American Chestnut Restoration Project

For the past five years the Winchester Land Trust has been assisting the American Chestnut Foundation as  they work towards developing a chestnut tree that is resistant to the American Chestnut Blight, a pathogenic fungus called Cryphonectria parasitica. This pathogen arrived on our shores in the early years of the twentieth  century and in less than forty years killed nearly all the chestnuts – estimated at between three and four billion trees.

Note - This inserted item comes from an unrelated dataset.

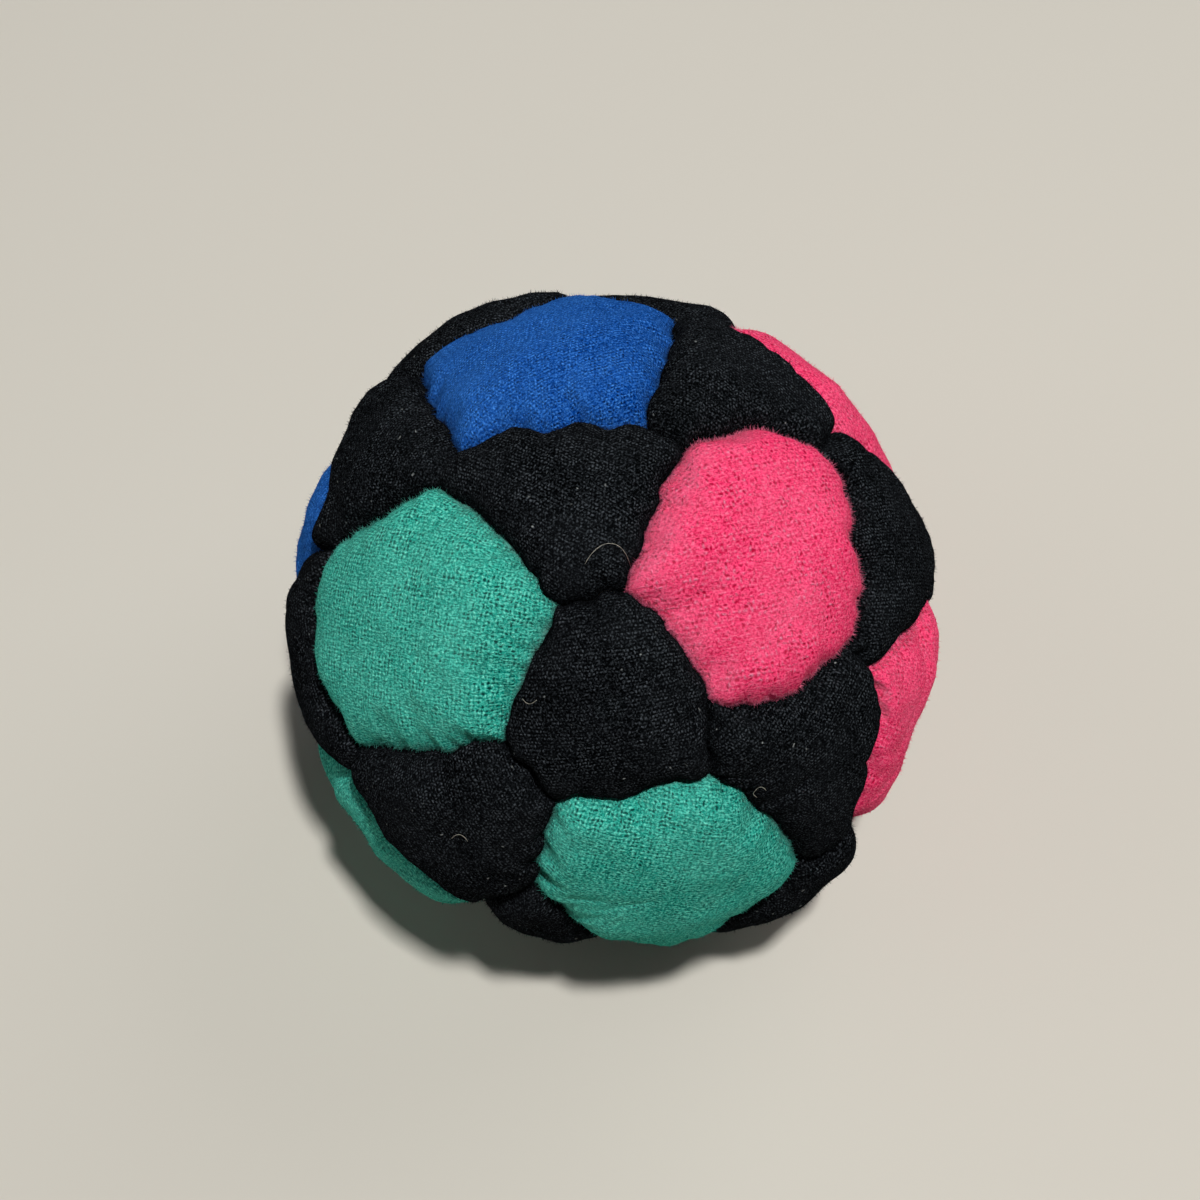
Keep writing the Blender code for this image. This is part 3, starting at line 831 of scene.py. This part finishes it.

American Chestnuts were an incredibly valuable tree for both humans and wildlife.  The nuts were an important food source for animals such as bear, turkeys and rodents.  Humans enjoyed them too, which led to efforts to improve the nuts by crossing our chestnut trees with those from Asia which had larger nuts.  Unfortunately the Asian chestnuts were also hosts to the pathogen which subsequently killed nearly every American Chestnut.  

 The American Chestnut Foundation is exploring several ways to develop a blight resistant tree. Most of the efforts have revolved around hybridizing American Chestnuts with Chinese Chestnuts which have an immunity to the blight. The challenge has been to achieve blight resistance but still maintain the size and  character of the American Chestnut, which is a much larger tree. Specimens of 100’ in height and reaching 14’ in diameter were not uncommon in the nineteenth century.

We have a ½ acre  chestnut orchard on our property at Hurlburt Field.  Several batches of trees have been planted over the past five years, the early plantings are now approaching ten feet in height. Most,if not all these trees will most likely die due to insufficient blight resistance. But we are hoping, along with everyone else involved in this effort, that somewhere a blight resistant tree will be grown and in centuries to come we will once again have these magnificent trees back in our forest.